Reproduce each line of the listing exactly.

— start of DATASET SECTION —

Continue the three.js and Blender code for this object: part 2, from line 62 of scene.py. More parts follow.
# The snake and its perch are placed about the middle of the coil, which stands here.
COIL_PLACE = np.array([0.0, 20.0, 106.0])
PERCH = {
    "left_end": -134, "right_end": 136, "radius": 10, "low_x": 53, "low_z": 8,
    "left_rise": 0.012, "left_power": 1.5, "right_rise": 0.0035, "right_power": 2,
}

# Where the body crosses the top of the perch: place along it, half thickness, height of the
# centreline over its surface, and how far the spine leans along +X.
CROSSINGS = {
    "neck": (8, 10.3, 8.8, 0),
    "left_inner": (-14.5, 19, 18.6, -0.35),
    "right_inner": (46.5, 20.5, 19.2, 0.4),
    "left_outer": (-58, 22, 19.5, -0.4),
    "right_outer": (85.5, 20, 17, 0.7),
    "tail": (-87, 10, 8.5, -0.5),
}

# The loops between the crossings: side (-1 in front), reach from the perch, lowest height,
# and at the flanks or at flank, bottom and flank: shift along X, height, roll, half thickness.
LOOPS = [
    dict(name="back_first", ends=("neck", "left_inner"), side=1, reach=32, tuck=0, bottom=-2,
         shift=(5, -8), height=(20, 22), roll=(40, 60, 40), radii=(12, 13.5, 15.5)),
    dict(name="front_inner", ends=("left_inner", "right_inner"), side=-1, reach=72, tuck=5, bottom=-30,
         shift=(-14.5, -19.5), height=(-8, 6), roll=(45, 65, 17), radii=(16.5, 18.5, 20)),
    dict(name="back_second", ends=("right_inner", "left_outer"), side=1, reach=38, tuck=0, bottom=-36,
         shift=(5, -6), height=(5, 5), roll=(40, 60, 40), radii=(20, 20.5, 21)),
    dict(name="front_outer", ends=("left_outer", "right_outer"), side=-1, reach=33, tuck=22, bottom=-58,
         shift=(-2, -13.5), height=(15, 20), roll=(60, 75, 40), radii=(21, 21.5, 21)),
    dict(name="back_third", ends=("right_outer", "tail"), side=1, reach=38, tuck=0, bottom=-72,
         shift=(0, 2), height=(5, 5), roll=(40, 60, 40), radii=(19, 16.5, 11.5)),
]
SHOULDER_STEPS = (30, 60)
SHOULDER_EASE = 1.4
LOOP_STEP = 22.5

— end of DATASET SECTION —

== ANSWER FOR THIS EXERCISE ==
Continue the three.js and Blender code for this object: part 2, from line 62 of scene.py. More parts follow.
# The snake and its perch are placed about the middle of the coil, which stands here.
COIL_PLACE = np.array([0.0, 20.0, 106.0])
PERCH = {
    "left_end": -134, "right_end": 136, "radius": 10, "low_x": 53, "low_z": 8,
    "left_rise": 0.012, "left_power": 1.5, "right_rise": 0.0035, "right_power": 2,
}

# Where the body crosses the top of the perch: place along it, half thickness, height of the
# centreline over its surface, and how far the spine leans along +X.
CROSSINGS = {
    "neck": (8, 10.3, 8.8, 0),
    "left_inner": (-14.5, 19, 18.6, -0.35),
    "right_inner": (46.5, 20.5, 19.2, 0.4),
    "left_outer": (-58, 22, 19.5, -0.4),
    "right_outer": (85.5, 20, 17, 0.7),
    "tail": (-87, 10, 8.5, -0.5),
}

# The loops between the crossings: side (-1 in front), reach from the perch, lowest height,
# and at the flanks or at flank, bottom and flank: shift along X, height, roll, half thickness.
LOOPS = [
    dict(name="back_first", ends=("neck", "left_inner"), side=1, reach=32, tuck=0, bottom=-2,
         shift=(5, -8), height=(20, 22), roll=(40, 60, 40), radii=(12, 13.5, 15.5)),
    dict(name="front_inner", ends=("left_inner", "right_inner"), side=-1, reach=72, tuck=5, bottom=-30,
         shift=(-14.5, -19.5), height=(-8, 6), roll=(45, 65, 17), radii=(16.5, 18.5, 20)),
    dict(name="back_second", ends=("right_inner", "left_outer"), side=1, reach=38, tuck=0, bottom=-36,
         shift=(5, -6), height=(5, 5), roll=(40, 60, 40), radii=(20, 20.5, 21)),
    dict(name="front_outer", ends=("left_outer", "right_outer"), side=-1, reach=33, tuck=22, bottom=-58,
         shift=(-2, -13.5), height=(15, 20), roll=(60, 75, 40), radii=(21, 21.5, 21)),
    dict(name="back_third", ends=("right_outer", "tail"), side=1, reach=38, tuck=0, bottom=-72,
         shift=(0, 2), height=(5, 5), roll=(40, 60, 40), radii=(19, 16.5, 11.5)),
]
SHOULDER_STEPS = (30, 60)
SHOULDER_EASE = 1.4
LOOP_STEP = 22.5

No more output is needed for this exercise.